Will My Kids Remember My Yelling?
Today was a day that I definitely want to forget. One of those days where the kids ignored everything I said, popsicles were dripped all over the house, tantrums were thrown, and I absolutely lost it. I yelled (and I mean I yelled) at my kids.
I am usually a pretty easy-going mama, and I try my best to let things slide off and use a kind voice with my littles, but I'd be lying if I said that occasionally I let my frustrations get the better of me and I yell.
Whether it's because I've asked my son to put on his shoes about a million times, or I have to keep reminding my daughter to stop throwing pillows at her brother, or that we're not going to the park after dinner... sometimes it's like they ONLY hear my yelling, and nothing else.
So the question I've been asking myself is this: Will my kids remember my yelling?
There is a bunch of research that is done on the effects of parenting and disciplining on kids of every age, but let me just save you the trouble, and let you know that NO. You are most likely not scarring your child for life when you yell at them or lose your cool every once in a while.

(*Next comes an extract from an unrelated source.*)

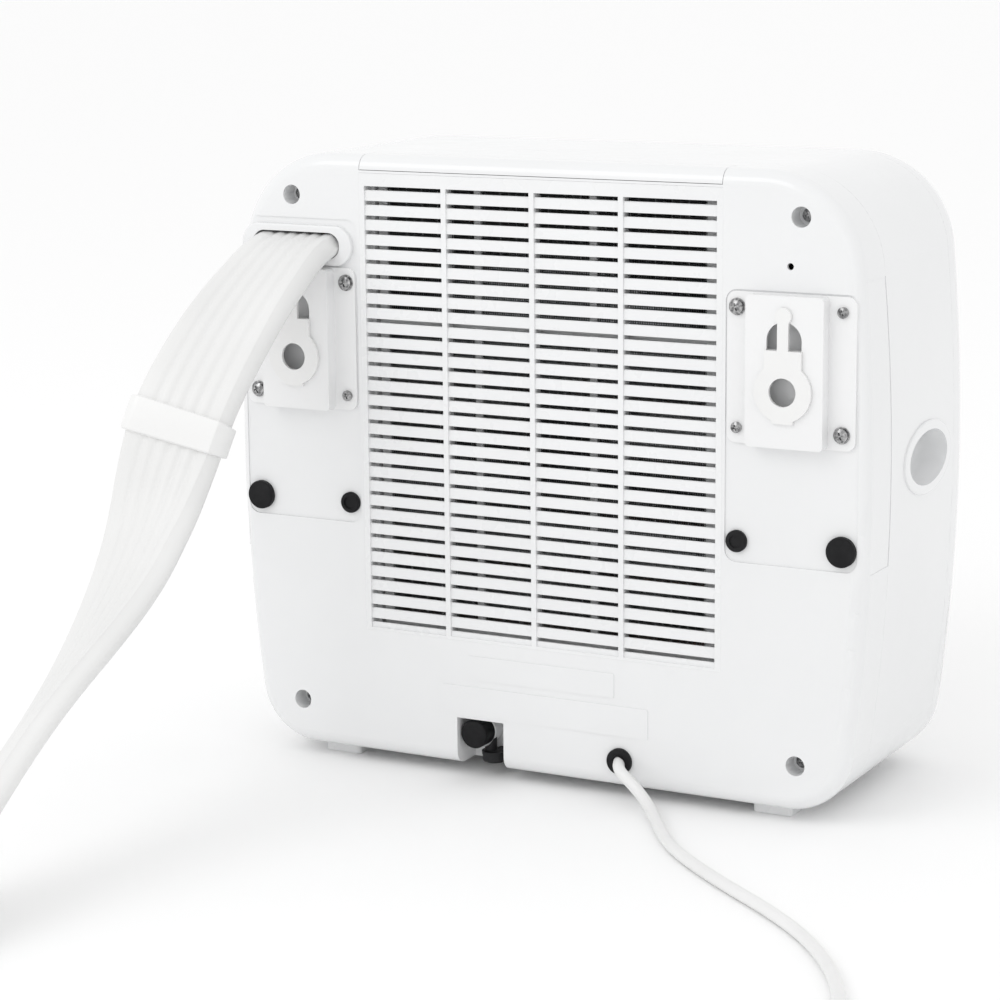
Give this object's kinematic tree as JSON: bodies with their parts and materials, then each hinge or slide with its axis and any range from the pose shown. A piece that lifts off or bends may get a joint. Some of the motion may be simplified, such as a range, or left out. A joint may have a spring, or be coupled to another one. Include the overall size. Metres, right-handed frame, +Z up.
{
  "type": "split air conditioner unit",
  "caption": "Louvred casing of a wall-hung split air conditioner, with slide-out filter, keyhole hanging plates, flat umbilical hose, drain and mains lead.",
  "frame": {"origin": "on the ground under the middle of the casing and its hanging plates, hose and mains lead left out", "axes": "+Z up, +Y out of the louvred rear face that goes to the wall, +X to the left of someone looking at that rear face"},
  "size_m": [0.5934, 0.951, 0.426],
  "materials": {
    "casing": "glossy white moulded plastic",
    "grille": "glossy white moulded plastic",
    "plate": "white powder coat",
    "lock": "smooth white plastic",
    "filter": "satin white plastic",
    "mesh": "dark woven nylon mesh",
    "rubber": "smooth black rubber",
    "black_plastic": "moulded black plastic",
    "screw": "zinc plated",
    "hose": "ribbed white flexible sleeve",
    "lead": "white flexible PVC",
    "brass": "machined",
    "copper": "drawn copper tube",
    "fins": "pressed foil",
    "sheet": "galvanised sheet",
    "fan": "moulded grey plastic",
    "motor": "dark enamel",
    "inner": "plain moulded plastic"
  },
  "bodies": {
    "cabinet": {"capacitor": "motor", "coil_end_plates": "sheet", "coil_fins": "fins", "coil_tubes": "copper", "cord_grommet": "rubber", "coupling_nipples": "brass", "cover_screws": "screw", "drain_pan": "inner", "drain_socket": "casing", "drain_spout": "black_plastic", "fan_guard": "grille", "fan_motor": "motor", "fan_shroud": "inner", "foot_front_left": "grille", "foot_front_right": "grille", "foot_rear_left": "grille", "foot_rear_right": "grille", "front_panel": "casing", "hanging_plate_left": "plate", "hanging_plate_right": "plate", "hose_bezel": "casing", "hose_collar": "lock", "hose_coupling": "lock", "lead_coil": "lead", "lead_inside": "lead", "lead_run": "lead", "lead_tail": "lead", "lead_tie": "black_plastic", "main_shell": "casing", "mains_plug": "lead", "motor_bracket": "sheet", "plate_screws_large": "screw", "plate_screws_small": "screw", "plug_pins": "brass", "rating_plate_lower": "casing", "rating_plate_upper": "casing", "rear_cover": "casing", "rear_grille": "grille", "refrigerant_pipes": "copper", "rubber_buffers": "rubber", "rubber_plugs": "rubber", "side_grip_left": "casing", "side_grip_right": "casing", "terminal_block": "inner", "umbilical_hose": "hose", "wiring_box": "inner", "wiring_lid": "inner"},
    "filter": {"filter_frame": "filter", "filter_mesh": "mesh", "filter_handle": "casing"},
    "fan": {"fan_impeller": "fan", "fan_shaft": "sheet"},
    "lock_left": {"hook_lock_left": "lock"},
    "lock_right": {"hook_lock_right": "lock"},
    "drain_cap": {"drain_plug": "rubber"}
  },
  "joints": [
    {"name": "fan_spin", "type": "hinge", "parent": "cabinet", "child": "fan", "pos_m": [0, 0, 0.226], "axis": [0, 1, 0], "continuous": true},
    {"name": "filter_slide", "type": "slide", "parent": "cabinet", "child": "filter", "axis": [0, 0, 1], "range_m": [0, 0.3]},
    {"name": "lock_left_slide", "type": "slide", "parent": "cabinet", "child": "lock_left", "axis": [0, 0, 1], "range_m": [0, 0.004]},
    {"name": "lock_right_slide", "type": "slide", "parent": "cabinet", "child": "lock_right", "axis": [0, 0, 1], "range_m": [0, 0.004]},
    {"name": "drain_plug_pull", "type": "slide", "parent": "cabinet", "child": "drain_cap", "axis": [0, 1, 0], "range_m": [0, 0.025]}
  ]
}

Even though you may not be affecting their long term development with the occasional yelling or shouting while discipling, when it comes to toddlers (which is the case in my house), your littles' brains are in a stage of development that will cause them to react negatively to the yelling, as opposed to changing/correcting their behavior into the outcome you're looking for. It's been described as the fight, flight, or freeze: when a parent yells, your child might react by yelling back, crying, or hitting, or freeze and pout, which can drive you even MORE crazy.
There's another school of thought that says for every negative interaction in a balanced, healthy relationship, there need to be five positive interactions. This really helps parents in regard to disciplining their kids. With this 5:1 ratio in mind, it can roughly give you a guideline for your own parenting. Are the interactions you have with your babes more often positive than they are negative? And remember that positive interactions don't need to be big expressions of love and affection. They can be as simple as smiling at or engaging with your child, a hug and a kiss after an argument, or sitting down and playing trains after you've had a rough couple of minutes together.

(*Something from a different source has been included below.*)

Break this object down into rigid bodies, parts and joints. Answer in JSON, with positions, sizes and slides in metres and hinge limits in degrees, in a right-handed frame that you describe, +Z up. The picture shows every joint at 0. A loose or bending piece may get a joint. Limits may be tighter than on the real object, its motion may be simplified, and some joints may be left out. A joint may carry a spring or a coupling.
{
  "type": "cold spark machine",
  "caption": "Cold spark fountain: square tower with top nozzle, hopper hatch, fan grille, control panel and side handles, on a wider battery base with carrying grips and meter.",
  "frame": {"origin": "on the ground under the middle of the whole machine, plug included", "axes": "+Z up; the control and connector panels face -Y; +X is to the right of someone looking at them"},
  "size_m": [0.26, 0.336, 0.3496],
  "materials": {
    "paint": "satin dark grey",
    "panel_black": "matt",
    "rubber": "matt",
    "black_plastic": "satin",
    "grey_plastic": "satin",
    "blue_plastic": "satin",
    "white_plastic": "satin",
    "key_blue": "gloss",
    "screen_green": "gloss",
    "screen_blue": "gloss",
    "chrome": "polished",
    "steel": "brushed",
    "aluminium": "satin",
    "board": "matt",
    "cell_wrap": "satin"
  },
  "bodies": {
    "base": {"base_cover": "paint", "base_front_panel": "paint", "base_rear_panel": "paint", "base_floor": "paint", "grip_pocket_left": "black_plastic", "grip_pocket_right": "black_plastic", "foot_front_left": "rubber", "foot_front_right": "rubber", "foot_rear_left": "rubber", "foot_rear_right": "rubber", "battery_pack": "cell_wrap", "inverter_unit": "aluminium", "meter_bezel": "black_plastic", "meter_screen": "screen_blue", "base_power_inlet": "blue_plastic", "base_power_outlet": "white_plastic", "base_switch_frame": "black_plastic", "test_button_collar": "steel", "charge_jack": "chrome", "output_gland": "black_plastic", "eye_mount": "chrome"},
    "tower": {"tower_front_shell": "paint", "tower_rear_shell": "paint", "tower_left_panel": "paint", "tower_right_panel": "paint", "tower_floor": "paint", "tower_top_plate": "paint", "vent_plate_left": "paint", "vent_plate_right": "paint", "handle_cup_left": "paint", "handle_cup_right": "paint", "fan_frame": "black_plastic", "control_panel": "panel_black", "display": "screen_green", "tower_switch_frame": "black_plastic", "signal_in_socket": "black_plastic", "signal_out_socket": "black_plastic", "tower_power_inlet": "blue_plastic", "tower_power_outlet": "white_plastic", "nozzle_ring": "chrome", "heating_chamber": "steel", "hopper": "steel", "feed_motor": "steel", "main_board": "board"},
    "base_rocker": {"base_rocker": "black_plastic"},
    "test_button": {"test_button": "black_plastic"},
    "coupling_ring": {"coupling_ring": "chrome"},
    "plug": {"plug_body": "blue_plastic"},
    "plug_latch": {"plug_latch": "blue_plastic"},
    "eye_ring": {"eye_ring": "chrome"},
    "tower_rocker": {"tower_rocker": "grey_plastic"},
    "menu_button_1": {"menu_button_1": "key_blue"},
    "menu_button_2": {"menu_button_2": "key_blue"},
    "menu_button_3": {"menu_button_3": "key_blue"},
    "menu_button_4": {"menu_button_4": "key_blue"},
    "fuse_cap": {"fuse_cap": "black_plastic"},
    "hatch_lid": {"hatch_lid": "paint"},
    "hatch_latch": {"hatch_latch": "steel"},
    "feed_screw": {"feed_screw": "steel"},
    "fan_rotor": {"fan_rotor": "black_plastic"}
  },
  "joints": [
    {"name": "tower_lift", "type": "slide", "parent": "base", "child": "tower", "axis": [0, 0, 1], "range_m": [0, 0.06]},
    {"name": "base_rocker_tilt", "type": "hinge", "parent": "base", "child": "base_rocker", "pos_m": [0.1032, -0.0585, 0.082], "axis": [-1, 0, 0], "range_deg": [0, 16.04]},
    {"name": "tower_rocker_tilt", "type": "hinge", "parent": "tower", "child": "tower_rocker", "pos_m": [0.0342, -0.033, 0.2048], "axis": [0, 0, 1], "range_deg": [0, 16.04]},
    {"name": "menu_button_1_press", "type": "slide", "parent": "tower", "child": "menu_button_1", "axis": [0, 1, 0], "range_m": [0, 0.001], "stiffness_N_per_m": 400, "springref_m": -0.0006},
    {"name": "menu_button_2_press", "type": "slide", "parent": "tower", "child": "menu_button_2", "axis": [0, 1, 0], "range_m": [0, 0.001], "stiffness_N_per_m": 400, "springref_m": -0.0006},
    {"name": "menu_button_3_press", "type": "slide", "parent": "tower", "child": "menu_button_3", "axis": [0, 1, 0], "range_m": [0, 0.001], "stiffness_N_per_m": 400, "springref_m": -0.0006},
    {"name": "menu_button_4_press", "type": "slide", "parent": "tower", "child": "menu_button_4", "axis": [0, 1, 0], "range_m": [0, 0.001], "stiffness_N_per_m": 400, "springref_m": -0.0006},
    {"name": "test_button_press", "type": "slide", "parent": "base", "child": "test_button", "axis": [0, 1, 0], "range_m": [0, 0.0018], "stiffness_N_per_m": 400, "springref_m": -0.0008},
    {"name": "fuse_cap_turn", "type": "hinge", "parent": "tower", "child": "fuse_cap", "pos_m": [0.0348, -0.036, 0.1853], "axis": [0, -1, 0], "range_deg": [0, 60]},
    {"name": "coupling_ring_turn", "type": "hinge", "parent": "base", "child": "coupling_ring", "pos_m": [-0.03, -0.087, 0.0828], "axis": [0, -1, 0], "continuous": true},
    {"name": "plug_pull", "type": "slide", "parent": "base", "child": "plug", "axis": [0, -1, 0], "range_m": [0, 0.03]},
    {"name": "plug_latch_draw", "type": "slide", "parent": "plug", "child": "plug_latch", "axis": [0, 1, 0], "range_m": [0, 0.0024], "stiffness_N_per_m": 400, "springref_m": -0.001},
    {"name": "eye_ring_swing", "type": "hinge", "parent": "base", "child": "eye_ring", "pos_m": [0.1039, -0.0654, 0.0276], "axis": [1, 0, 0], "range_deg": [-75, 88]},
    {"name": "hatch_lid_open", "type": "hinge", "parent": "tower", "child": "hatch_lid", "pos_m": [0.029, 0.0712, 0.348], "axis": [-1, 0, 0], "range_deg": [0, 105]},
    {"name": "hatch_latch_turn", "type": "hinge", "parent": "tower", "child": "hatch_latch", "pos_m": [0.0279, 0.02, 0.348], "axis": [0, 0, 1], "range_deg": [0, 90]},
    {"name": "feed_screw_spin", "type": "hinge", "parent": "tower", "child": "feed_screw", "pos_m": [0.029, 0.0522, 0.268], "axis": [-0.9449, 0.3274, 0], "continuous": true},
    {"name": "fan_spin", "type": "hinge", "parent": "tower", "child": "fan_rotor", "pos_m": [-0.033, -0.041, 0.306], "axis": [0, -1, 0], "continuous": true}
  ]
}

Unfortunately, there's no rule book for the best way to parent your kids. I know. If only it was that easy. Since we don't have a list of do's and don'ts, we need to rely on the experiences we have with our kids and rely on our own emotional responses to given situations to help keep our cool when things get a little overwhelming.
Here's an example of something I deal with when it comes to my littles that might give you a good idea of what I'm talking about:
There is not a single grocery shopping trip that I have experienced in the last 6 months with my kids that I enjoyed, or that I didn't lose my cool at least once with my littles. My kids are prone to wandering. I have a 2-year-old who loves to touch and grab and handle just about everything in every aisle, and a 4-year-old who thinks that every open space on a shelf is there for his Olympic gymnastics training. Needless to say, I have a hard time NOT getting frustrated with my kids when I'm in the grocery store. Since I know from experience that none of us are going to be happy during or after a grocery trip, I know to avoid it like the plague, and only do grocery pick up or delivery during the day. Otherwise, I make sure Daddy is with us, or I am able to go by myself.
I think the thing I needed the most when looking up the details on yelling at kids, was to help relieve some of the guilt that I feel whenever I really yell or get upset at my kids. I don't think by any means that I am an extremely angry parent, or that I am a mean parent, but it never feels good to be mad at my kids. I think that what doing this research has taught me, and I hope it will help you, is to know that parents who yell are parents who try.
I'm a parent who is trying my best to help my kids learn and grow and develop, and because of the amount of time we spend together and the expectations I have set for my littles, yes, I sometimes get frustrated and lose my cool. But because I feel that sting of yelling, because I try to be better, I feel a little better knowing that a good parent is a parent who tries.
I know that I'm not going to be perfect all the time as a parent, and I am for sure okay with that, but I do want to make sure that I'm setting myself up in a situation that won't inevitably lead to a shouting match. Learning, growing, and moving on without the overwhelming guilt is something I think every mama and daddy can do!